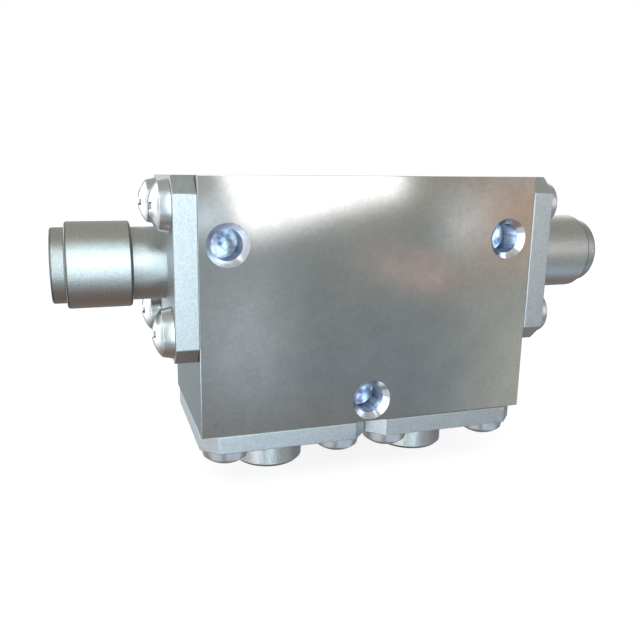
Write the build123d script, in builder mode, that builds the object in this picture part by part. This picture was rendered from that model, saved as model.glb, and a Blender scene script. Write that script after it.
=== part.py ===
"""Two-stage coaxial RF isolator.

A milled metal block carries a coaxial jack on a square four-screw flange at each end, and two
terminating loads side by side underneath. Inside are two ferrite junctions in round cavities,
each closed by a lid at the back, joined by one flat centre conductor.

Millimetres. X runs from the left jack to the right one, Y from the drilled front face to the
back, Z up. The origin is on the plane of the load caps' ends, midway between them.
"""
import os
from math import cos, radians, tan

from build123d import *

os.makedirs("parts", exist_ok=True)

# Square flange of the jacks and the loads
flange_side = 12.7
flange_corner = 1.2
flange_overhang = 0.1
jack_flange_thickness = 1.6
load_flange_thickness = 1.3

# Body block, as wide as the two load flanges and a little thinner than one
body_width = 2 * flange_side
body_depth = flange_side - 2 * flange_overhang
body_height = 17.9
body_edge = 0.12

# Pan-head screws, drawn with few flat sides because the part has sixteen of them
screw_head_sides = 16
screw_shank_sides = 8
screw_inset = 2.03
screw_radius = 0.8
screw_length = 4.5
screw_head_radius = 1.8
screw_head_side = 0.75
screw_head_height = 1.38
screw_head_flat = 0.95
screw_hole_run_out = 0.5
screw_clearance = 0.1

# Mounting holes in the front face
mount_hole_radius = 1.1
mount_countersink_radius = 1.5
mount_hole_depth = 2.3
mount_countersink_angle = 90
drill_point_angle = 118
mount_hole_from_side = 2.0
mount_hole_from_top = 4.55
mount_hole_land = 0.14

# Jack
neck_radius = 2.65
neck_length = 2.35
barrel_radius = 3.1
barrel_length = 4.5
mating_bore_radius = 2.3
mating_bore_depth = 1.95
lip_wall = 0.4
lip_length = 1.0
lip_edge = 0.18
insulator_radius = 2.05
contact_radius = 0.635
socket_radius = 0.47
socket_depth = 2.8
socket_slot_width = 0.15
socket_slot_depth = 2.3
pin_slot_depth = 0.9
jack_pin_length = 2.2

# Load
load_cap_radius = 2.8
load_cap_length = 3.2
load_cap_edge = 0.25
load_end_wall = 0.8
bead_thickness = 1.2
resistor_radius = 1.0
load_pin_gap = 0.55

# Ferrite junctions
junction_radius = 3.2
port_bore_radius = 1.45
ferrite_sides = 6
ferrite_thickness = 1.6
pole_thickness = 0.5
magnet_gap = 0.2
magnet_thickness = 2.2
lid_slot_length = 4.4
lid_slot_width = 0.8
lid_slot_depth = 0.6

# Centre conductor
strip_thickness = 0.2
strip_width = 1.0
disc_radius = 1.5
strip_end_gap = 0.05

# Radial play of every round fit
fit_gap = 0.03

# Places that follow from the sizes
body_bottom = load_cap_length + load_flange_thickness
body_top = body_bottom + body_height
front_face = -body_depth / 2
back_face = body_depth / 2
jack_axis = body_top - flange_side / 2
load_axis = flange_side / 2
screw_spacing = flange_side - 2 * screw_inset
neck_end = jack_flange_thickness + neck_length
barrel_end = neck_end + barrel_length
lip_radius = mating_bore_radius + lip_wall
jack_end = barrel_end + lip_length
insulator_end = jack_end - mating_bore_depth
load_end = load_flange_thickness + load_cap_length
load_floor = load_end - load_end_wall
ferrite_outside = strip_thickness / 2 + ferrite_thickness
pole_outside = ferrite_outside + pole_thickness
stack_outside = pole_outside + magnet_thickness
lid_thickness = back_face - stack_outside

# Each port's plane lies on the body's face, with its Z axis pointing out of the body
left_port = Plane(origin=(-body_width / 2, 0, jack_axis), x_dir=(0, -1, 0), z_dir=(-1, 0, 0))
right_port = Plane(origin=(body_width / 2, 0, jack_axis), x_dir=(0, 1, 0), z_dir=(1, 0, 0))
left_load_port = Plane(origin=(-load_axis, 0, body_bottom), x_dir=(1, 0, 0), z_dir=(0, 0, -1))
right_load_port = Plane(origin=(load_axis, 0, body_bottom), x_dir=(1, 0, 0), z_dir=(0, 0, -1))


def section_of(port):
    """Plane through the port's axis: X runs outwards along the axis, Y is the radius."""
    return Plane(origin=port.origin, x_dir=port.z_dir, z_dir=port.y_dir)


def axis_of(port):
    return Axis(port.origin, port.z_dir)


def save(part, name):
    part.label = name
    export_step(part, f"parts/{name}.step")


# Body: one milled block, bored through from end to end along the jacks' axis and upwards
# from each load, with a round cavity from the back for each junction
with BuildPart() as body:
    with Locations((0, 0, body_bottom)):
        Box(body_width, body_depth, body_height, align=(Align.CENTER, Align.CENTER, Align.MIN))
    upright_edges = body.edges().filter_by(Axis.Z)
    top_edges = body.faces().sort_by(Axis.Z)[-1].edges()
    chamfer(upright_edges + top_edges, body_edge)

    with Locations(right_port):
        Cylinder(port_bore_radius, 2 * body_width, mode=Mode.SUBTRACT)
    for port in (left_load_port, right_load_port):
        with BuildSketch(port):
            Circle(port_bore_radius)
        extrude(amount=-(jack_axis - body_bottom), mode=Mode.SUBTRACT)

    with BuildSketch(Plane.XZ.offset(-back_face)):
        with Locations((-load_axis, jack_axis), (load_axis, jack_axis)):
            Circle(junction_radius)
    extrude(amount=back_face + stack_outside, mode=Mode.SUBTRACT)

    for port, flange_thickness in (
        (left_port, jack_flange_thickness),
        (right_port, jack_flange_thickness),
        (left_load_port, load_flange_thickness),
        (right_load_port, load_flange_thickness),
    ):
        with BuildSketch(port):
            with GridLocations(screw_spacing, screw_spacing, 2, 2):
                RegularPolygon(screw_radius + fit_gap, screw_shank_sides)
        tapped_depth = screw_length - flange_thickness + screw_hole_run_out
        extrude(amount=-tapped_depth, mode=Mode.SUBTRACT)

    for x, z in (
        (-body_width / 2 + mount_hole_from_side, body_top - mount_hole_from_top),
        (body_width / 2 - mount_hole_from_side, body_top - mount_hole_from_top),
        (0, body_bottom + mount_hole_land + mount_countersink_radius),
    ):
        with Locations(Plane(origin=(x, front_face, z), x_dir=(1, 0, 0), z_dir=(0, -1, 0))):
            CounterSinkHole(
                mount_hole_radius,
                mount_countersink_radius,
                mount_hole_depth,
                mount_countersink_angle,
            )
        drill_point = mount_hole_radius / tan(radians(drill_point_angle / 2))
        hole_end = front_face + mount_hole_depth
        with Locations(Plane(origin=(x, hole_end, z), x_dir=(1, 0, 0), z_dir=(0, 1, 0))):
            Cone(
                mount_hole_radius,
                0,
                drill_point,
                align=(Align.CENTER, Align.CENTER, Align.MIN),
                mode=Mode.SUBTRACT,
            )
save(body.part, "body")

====

### Exercise directions
Repeat the material above exactly.

### Response to the task
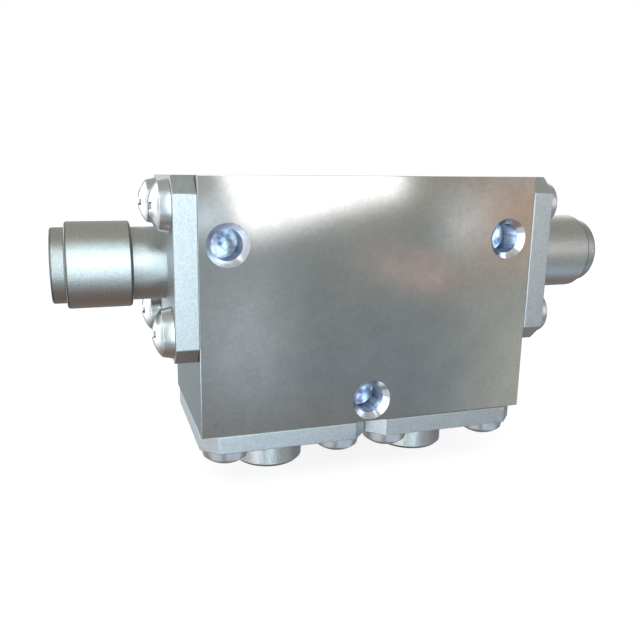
Write the build123d script, in builder mode, that builds the object in this picture part by part. This picture was rendered from that model, saved as model.glb, and a Blender scene script. Write that script after it.
=== part.py ===
"""Two-stage coaxial RF isolator.

A milled metal block carries a coaxial jack on a square four-screw flange at each end, and two
terminating loads side by side underneath. Inside are two ferrite junctions in round cavities,
each closed by a lid at the back, joined by one flat centre conductor.

Millimetres. X runs from the left jack to the right one, Y from the drilled front face to the
back, Z up. The origin is on the plane of the load caps' ends, midway between them.
"""
import os
from math import cos, radians, tan

from build123d import *

os.makedirs("parts", exist_ok=True)

# Square flange of the jacks and the loads
flange_side = 12.7
flange_corner = 1.2
flange_overhang = 0.1
jack_flange_thickness = 1.6
load_flange_thickness = 1.3

# Body block, as wide as the two load flanges and a little thinner than one
body_width = 2 * flange_side
body_depth = flange_side - 2 * flange_overhang
body_height = 17.9
body_edge = 0.12

# Pan-head screws, drawn with few flat sides because the part has sixteen of them
screw_head_sides = 16
screw_shank_sides = 8
screw_inset = 2.03
screw_radius = 0.8
screw_length = 4.5
screw_head_radius = 1.8
screw_head_side = 0.75
screw_head_height = 1.38
screw_head_flat = 0.95
screw_hole_run_out = 0.5
screw_clearance = 0.1

# Mounting holes in the front face
mount_hole_radius = 1.1
mount_countersink_radius = 1.5
mount_hole_depth = 2.3
mount_countersink_angle = 90
drill_point_angle = 118
mount_hole_from_side = 2.0
mount_hole_from_top = 4.55
mount_hole_land = 0.14

# Jack
neck_radius = 2.65
neck_length = 2.35
barrel_radius = 3.1
barrel_length = 4.5
mating_bore_radius = 2.3
mating_bore_depth = 1.95
lip_wall = 0.4
lip_length = 1.0
lip_edge = 0.18
insulator_radius = 2.05
contact_radius = 0.635
socket_radius = 0.47
socket_depth = 2.8
socket_slot_width = 0.15
socket_slot_depth = 2.3
pin_slot_depth = 0.9
jack_pin_length = 2.2

# Load
load_cap_radius = 2.8
load_cap_length = 3.2
load_cap_edge = 0.25
load_end_wall = 0.8
bead_thickness = 1.2
resistor_radius = 1.0
load_pin_gap = 0.55

# Ferrite junctions
junction_radius = 3.2
port_bore_radius = 1.45
ferrite_sides = 6
ferrite_thickness = 1.6
pole_thickness = 0.5
magnet_gap = 0.2
magnet_thickness = 2.2
lid_slot_length = 4.4
lid_slot_width = 0.8
lid_slot_depth = 0.6

# Centre conductor
strip_thickness = 0.2
strip_width = 1.0
disc_radius = 1.5
strip_end_gap = 0.05

# Radial play of every round fit
fit_gap = 0.03

# Places that follow from the sizes
body_bottom = load_cap_length + load_flange_thickness
body_top = body_bottom + body_height
front_face = -body_depth / 2
back_face = body_depth / 2
jack_axis = body_top - flange_side / 2
load_axis = flange_side / 2
screw_spacing = flange_side - 2 * screw_inset
neck_end = jack_flange_thickness + neck_length
barrel_end = neck_end + barrel_length
lip_radius = mating_bore_radius + lip_wall
jack_end = barrel_end + lip_length
insulator_end = jack_end - mating_bore_depth
load_end = load_flange_thickness + load_cap_length
load_floor = load_end - load_end_wall
ferrite_outside = strip_thickness / 2 + ferrite_thickness
pole_outside = ferrite_outside + pole_thickness
stack_outside = pole_outside + magnet_thickness
lid_thickness = back_face - stack_outside

# Each port's plane lies on the body's face, with its Z axis pointing out of the body
left_port = Plane(origin=(-body_width / 2, 0, jack_axis), x_dir=(0, -1, 0), z_dir=(-1, 0, 0))
right_port = Plane(origin=(body_width / 2, 0, jack_axis), x_dir=(0, 1, 0), z_dir=(1, 0, 0))
left_load_port = Plane(origin=(-load_axis, 0, body_bottom), x_dir=(1, 0, 0), z_dir=(0, 0, -1))
right_load_port = Plane(origin=(load_axis, 0, body_bottom), x_dir=(1, 0, 0), z_dir=(0, 0, -1))


def section_of(port):
    """Plane through the port's axis: X runs outwards along the axis, Y is the radius."""
    return Plane(origin=port.origin, x_dir=port.z_dir, z_dir=port.y_dir)


def axis_of(port):
    return Axis(port.origin, port.z_dir)


def save(part, name):
    part.label = name
    export_step(part, f"parts/{name}.step")


# Body: one milled block, bored through from end to end along the jacks' axis and upwards
# from each load, with a round cavity from the back for each junction
with BuildPart() as body:
    with Locations((0, 0, body_bottom)):
        Box(body_width, body_depth, body_height, align=(Align.CENTER, Align.CENTER, Align.MIN))
    upright_edges = body.edges().filter_by(Axis.Z)
    top_edges = body.faces().sort_by(Axis.Z)[-1].edges()
    chamfer(upright_edges + top_edges, body_edge)

    with Locations(right_port):
        Cylinder(port_bore_radius, 2 * body_width, mode=Mode.SUBTRACT)
    for port in (left_load_port, right_load_port):
        with BuildSketch(port):
            Circle(port_bore_radius)
        extrude(amount=-(jack_axis - body_bottom), mode=Mode.SUBTRACT)

    with BuildSketch(Plane.XZ.offset(-back_face)):
        with Locations((-load_axis, jack_axis), (load_axis, jack_axis)):
            Circle(junction_radius)
    extrude(amount=back_face + stack_outside, mode=Mode.SUBTRACT)

    for port, flange_thickness in (
        (left_port, jack_flange_thickness),
        (right_port, jack_flange_thickness),
        (left_load_port, load_flange_thickness),
        (right_load_port, load_flange_thickness),
    ):
        with BuildSketch(port):
            with GridLocations(screw_spacing, screw_spacing, 2, 2):
                RegularPolygon(screw_radius + fit_gap, screw_shank_sides)
        tapped_depth = screw_length - flange_thickness + screw_hole_run_out
        extrude(amount=-tapped_depth, mode=Mode.SUBTRACT)

    for x, z in (
        (-body_width / 2 + mount_hole_from_side, body_top - mount_hole_from_top),
        (body_width / 2 - mount_hole_from_side, body_top - mount_hole_from_top),
        (0, body_bottom + mount_hole_land + mount_countersink_radius),
    ):
        with Locations(Plane(origin=(x, front_face, z), x_dir=(1, 0, 0), z_dir=(0, -1, 0))):
            CounterSinkHole(
                mount_hole_radius,
                mount_countersink_radius,
                mount_hole_depth,
                mount_countersink_angle,
            )
        drill_point = mount_hole_radius / tan(radians(drill_point_angle / 2))
        hole_end = front_face + mount_hole_depth
        with Locations(Plane(origin=(x, hole_end, z), x_dir=(1, 0, 0), z_dir=(0, 1, 0))):
            Cone(
                mount_hole_radius,
                0,
                drill_point,
                align=(Align.CENTER, Align.CENTER, Align.MIN),
                mode=Mode.SUBTRACT,
            )
save(body.part, "body")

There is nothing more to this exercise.